**EXCERPTED RECORDS:**
■ ■ ■

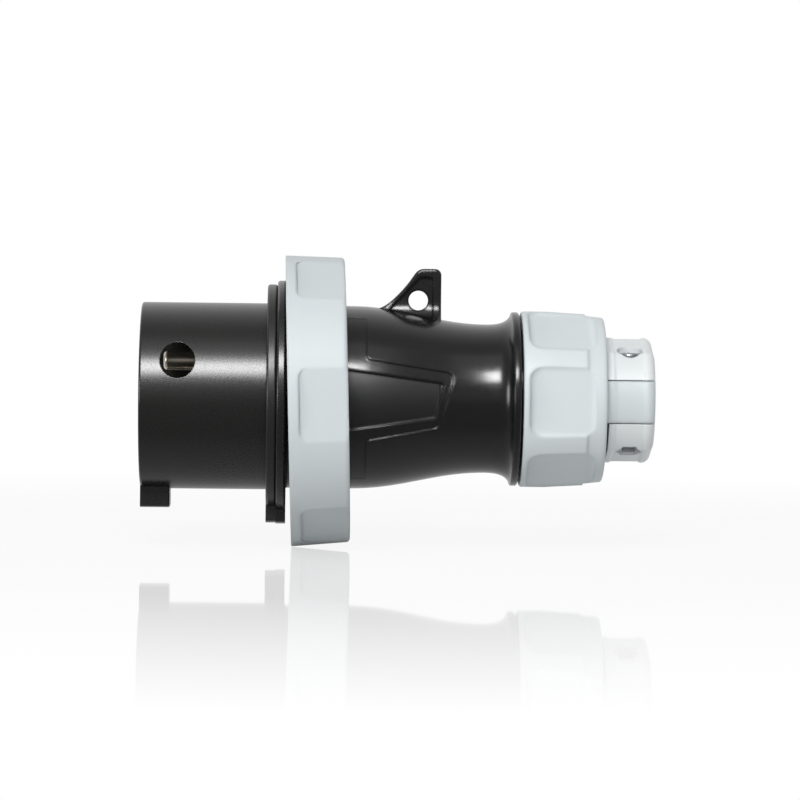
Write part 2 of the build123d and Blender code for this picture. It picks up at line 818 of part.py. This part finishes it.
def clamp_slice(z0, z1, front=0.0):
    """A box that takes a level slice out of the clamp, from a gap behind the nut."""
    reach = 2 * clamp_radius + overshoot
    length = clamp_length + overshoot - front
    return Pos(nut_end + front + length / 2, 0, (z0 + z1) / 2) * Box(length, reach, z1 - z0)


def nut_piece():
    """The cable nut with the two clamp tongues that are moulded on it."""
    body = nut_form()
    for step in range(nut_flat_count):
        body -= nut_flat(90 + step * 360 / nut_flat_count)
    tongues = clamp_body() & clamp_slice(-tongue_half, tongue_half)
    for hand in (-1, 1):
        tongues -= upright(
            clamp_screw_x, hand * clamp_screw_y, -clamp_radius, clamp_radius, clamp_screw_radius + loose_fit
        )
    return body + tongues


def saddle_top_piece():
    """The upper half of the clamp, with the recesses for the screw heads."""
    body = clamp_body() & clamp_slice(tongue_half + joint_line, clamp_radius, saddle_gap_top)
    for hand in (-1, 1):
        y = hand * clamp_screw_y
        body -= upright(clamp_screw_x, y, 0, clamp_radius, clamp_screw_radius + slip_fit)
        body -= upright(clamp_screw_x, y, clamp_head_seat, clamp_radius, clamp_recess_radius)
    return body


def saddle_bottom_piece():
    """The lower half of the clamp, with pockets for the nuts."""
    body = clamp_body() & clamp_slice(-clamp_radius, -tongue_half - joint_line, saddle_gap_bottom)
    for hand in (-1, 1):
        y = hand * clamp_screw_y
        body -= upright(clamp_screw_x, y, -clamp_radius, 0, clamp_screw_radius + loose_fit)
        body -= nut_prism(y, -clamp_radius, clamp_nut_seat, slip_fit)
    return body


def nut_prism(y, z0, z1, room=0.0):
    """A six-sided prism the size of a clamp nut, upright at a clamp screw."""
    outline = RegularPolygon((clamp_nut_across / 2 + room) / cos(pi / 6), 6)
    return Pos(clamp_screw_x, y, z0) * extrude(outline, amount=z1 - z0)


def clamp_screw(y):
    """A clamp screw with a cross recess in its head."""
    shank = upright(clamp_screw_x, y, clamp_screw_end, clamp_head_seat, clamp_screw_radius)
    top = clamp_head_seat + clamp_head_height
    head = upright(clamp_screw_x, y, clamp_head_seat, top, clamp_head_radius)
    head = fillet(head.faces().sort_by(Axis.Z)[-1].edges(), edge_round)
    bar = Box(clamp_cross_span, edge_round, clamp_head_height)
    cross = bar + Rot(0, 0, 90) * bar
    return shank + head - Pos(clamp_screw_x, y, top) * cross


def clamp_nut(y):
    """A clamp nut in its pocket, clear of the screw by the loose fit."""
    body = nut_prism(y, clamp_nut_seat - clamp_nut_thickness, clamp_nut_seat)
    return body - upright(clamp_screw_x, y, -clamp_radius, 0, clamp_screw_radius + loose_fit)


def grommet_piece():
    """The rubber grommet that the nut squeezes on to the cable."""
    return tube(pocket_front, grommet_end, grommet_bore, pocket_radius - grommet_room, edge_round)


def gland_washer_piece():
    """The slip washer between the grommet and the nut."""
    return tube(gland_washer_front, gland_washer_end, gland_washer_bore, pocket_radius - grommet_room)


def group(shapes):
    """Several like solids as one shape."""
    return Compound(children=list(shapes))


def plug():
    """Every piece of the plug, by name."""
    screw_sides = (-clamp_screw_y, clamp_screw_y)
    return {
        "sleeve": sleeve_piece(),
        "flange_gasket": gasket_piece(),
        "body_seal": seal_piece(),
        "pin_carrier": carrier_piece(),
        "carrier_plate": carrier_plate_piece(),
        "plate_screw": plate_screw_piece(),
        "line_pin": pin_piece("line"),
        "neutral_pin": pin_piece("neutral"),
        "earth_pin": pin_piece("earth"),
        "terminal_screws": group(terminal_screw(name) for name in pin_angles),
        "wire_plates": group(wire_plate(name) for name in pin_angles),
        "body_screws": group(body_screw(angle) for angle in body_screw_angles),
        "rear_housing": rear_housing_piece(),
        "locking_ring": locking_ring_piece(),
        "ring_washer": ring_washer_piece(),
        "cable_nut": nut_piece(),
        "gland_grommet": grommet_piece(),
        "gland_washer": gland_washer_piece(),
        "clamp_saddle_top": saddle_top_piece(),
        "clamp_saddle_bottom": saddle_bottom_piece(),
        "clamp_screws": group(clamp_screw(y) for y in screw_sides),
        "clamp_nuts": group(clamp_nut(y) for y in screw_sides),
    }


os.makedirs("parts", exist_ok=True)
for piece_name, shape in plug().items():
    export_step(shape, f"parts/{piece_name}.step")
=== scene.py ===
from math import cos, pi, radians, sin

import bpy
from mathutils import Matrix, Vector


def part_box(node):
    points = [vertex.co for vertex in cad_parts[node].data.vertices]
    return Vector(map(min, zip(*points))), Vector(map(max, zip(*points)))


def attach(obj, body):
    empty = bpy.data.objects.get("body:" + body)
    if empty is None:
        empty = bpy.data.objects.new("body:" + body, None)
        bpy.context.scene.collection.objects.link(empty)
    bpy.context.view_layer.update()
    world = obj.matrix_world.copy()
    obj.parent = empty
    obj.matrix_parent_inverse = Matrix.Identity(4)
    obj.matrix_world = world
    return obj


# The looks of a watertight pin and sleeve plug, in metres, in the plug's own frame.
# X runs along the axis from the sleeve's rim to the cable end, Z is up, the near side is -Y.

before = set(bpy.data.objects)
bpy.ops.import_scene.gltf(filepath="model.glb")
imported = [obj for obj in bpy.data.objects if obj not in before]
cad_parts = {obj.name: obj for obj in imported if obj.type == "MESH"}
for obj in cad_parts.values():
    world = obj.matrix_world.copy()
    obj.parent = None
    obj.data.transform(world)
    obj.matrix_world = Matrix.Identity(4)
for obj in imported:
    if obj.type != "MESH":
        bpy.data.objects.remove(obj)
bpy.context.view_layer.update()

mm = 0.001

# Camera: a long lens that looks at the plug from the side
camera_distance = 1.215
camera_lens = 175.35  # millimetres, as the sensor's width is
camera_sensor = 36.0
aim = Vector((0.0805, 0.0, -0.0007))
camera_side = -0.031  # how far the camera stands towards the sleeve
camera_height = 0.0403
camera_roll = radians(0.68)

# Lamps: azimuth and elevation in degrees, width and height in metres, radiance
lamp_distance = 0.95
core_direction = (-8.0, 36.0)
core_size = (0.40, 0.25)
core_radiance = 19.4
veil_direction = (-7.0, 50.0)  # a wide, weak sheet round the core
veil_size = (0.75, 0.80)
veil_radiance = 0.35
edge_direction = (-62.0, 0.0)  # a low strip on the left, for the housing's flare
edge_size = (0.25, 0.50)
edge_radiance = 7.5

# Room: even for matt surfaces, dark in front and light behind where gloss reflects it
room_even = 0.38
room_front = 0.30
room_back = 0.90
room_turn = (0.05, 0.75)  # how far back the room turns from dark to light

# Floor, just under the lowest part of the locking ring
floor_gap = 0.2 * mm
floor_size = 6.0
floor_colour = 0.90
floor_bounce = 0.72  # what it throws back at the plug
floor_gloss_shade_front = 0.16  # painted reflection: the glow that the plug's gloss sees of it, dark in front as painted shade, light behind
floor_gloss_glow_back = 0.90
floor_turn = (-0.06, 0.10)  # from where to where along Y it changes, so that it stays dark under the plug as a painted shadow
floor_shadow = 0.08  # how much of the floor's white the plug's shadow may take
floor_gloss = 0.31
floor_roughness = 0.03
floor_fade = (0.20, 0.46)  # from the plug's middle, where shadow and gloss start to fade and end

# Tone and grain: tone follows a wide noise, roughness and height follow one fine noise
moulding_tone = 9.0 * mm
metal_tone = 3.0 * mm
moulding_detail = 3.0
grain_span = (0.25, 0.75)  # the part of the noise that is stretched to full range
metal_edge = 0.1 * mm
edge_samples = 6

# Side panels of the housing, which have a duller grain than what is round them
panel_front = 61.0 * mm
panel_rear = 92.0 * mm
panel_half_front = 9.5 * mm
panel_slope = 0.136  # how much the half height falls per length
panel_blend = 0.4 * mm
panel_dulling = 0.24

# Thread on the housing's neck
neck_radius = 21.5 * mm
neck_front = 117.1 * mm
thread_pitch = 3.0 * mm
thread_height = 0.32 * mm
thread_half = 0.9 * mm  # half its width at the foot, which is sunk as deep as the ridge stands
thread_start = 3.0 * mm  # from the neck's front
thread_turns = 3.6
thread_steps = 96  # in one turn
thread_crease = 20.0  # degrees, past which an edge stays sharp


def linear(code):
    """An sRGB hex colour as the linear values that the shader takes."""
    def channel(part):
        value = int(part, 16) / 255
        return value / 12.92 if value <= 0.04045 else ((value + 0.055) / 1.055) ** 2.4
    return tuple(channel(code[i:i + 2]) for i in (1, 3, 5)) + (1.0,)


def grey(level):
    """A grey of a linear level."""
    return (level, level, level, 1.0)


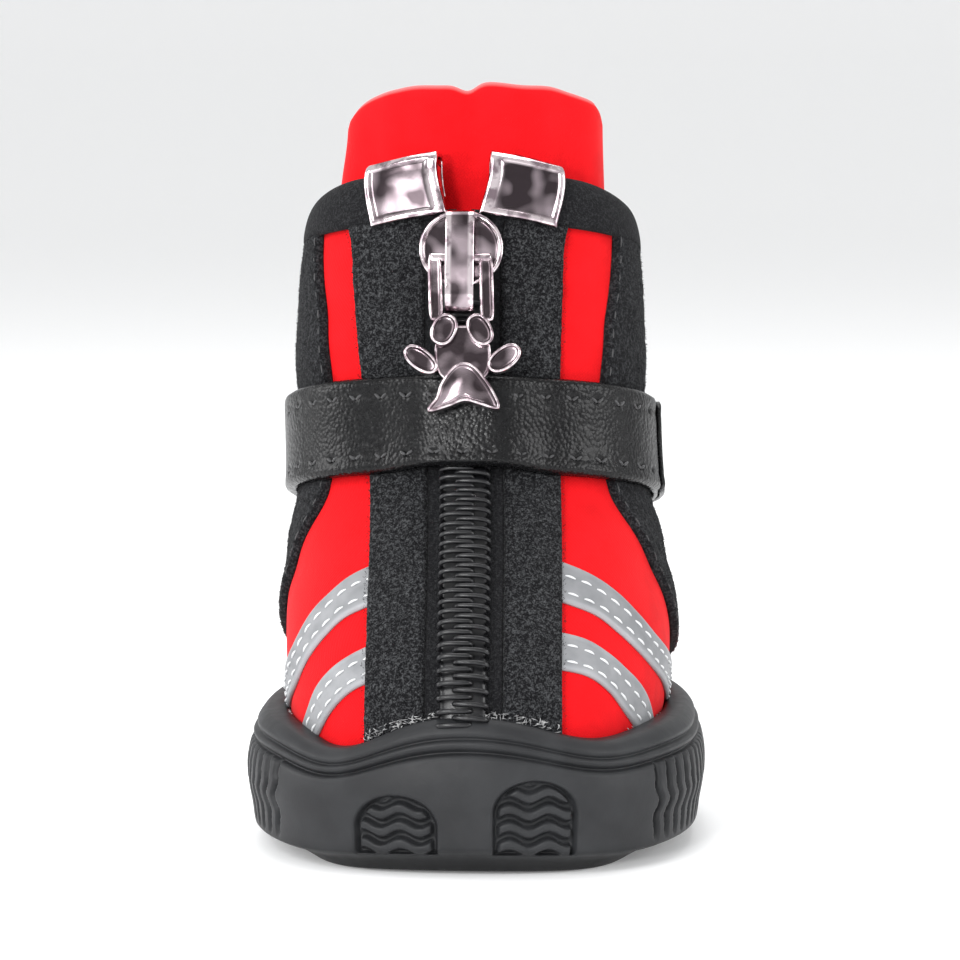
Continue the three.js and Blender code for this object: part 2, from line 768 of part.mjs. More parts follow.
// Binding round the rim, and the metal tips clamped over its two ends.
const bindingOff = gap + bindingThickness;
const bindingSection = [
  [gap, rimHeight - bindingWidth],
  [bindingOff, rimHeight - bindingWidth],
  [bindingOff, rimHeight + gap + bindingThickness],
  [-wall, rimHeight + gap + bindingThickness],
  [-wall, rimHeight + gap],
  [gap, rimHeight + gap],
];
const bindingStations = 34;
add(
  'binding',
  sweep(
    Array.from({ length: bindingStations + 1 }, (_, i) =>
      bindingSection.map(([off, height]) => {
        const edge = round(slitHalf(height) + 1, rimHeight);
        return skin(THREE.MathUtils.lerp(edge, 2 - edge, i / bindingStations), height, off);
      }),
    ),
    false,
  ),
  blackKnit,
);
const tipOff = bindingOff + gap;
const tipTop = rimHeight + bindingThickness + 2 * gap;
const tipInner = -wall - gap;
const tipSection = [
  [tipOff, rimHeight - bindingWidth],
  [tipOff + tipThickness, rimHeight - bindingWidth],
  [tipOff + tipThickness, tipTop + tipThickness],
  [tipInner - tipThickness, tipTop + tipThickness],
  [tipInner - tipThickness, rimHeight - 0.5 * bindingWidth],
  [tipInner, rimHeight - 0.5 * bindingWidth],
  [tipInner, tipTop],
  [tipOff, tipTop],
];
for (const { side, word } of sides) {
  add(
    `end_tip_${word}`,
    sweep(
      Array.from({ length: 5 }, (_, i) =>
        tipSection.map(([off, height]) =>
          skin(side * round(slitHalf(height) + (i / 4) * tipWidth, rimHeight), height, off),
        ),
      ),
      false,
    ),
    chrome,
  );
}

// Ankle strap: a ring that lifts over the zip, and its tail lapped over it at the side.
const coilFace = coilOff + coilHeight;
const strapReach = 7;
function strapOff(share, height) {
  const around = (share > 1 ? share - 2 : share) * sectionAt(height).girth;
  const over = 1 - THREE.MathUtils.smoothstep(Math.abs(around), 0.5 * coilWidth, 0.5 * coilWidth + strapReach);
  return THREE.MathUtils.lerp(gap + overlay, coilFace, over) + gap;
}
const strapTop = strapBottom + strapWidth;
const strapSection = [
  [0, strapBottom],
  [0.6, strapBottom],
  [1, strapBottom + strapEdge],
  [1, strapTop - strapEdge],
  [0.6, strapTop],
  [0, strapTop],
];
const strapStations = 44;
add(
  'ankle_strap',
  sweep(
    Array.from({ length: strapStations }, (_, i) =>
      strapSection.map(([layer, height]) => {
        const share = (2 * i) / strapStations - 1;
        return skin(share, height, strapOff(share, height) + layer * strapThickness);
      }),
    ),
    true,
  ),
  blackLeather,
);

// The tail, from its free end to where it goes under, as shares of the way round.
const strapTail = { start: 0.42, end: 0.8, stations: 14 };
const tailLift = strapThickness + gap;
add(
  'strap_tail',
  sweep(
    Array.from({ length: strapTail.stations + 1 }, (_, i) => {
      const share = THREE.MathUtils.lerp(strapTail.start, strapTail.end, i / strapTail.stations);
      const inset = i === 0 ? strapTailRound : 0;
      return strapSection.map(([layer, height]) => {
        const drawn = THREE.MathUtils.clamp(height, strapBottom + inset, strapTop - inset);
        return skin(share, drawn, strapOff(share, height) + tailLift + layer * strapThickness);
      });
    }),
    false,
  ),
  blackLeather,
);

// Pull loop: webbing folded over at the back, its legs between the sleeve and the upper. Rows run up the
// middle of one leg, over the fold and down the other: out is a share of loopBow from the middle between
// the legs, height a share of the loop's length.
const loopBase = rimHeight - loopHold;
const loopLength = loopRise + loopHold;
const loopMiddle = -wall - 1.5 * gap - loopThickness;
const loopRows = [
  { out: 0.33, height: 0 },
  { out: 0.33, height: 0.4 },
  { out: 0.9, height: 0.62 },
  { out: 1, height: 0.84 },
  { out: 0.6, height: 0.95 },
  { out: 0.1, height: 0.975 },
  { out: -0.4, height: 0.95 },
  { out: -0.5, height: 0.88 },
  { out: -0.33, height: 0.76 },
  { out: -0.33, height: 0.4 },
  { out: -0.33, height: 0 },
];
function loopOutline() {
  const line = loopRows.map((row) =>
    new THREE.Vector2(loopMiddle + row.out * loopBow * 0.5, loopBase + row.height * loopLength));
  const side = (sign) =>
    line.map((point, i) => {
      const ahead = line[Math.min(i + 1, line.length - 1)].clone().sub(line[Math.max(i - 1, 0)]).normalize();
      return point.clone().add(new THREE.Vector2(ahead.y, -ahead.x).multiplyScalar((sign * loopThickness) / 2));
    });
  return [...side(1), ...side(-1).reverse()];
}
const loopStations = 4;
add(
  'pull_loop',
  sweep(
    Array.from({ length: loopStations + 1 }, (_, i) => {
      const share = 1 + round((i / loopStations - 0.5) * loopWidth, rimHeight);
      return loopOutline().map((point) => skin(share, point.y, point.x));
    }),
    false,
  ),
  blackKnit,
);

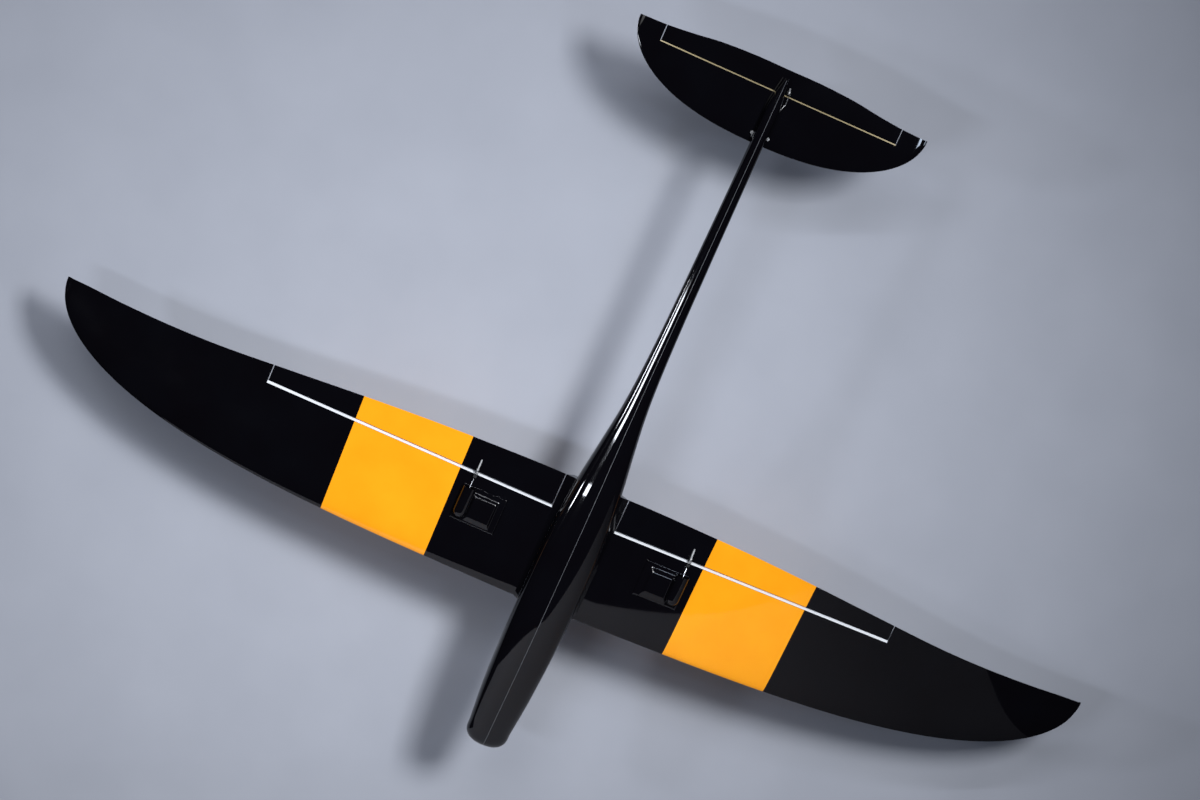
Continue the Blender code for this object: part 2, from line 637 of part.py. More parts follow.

■ ■ ■

**TASK DESCRIPTION:** Repeat exactly the lines from the one that contains "screw_sides = (-clamp_screw_y, clamp_screw_y)" through the one that contains "obj.matrix_world = world", and only those.

**FULL SOLUTION:**
    screw_sides = (-clamp_screw_y, clamp_screw_y)
    return {
        "sleeve": sleeve_piece(),
        "flange_gasket": gasket_piece(),
        "body_seal": seal_piece(),
        "pin_carrier": carrier_piece(),
        "carrier_plate": carrier_plate_piece(),
        "plate_screw": plate_screw_piece(),
        "line_pin": pin_piece("line"),
        "neutral_pin": pin_piece("neutral"),
        "earth_pin": pin_piece("earth"),
        "terminal_screws": group(terminal_screw(name) for name in pin_angles),
        "wire_plates": group(wire_plate(name) for name in pin_angles),
        "body_screws": group(body_screw(angle) for angle in body_screw_angles),
        "rear_housing": rear_housing_piece(),
        "locking_ring": locking_ring_piece(),
        "ring_washer": ring_washer_piece(),
        "cable_nut": nut_piece(),
        "gland_grommet": grommet_piece(),
        "gland_washer": gland_washer_piece(),
        "clamp_saddle_top": saddle_top_piece(),
        "clamp_saddle_bottom": saddle_bottom_piece(),
        "clamp_screws": group(clamp_screw(y) for y in screw_sides),
        "clamp_nuts": group(clamp_nut(y) for y in screw_sides),
    }


os.makedirs("parts", exist_ok=True)
for piece_name, shape in plug().items():
    export_step(shape, f"parts/{piece_name}.step")
=== scene.py ===
from math import cos, pi, radians, sin

import bpy
from mathutils import Matrix, Vector


def part_box(node):
    points = [vertex.co for vertex in cad_parts[node].data.vertices]
    return Vector(map(min, zip(*points))), Vector(map(max, zip(*points)))


def attach(obj, body):
    empty = bpy.data.objects.get("body:" + body)
    if empty is None:
        empty = bpy.data.objects.new("body:" + body, None)
        bpy.context.scene.collection.objects.link(empty)
    bpy.context.view_layer.update()
    world = obj.matrix_world.copy()
    obj.parent = empty
    obj.matrix_parent_inverse = Matrix.Identity(4)
    obj.matrix_world = world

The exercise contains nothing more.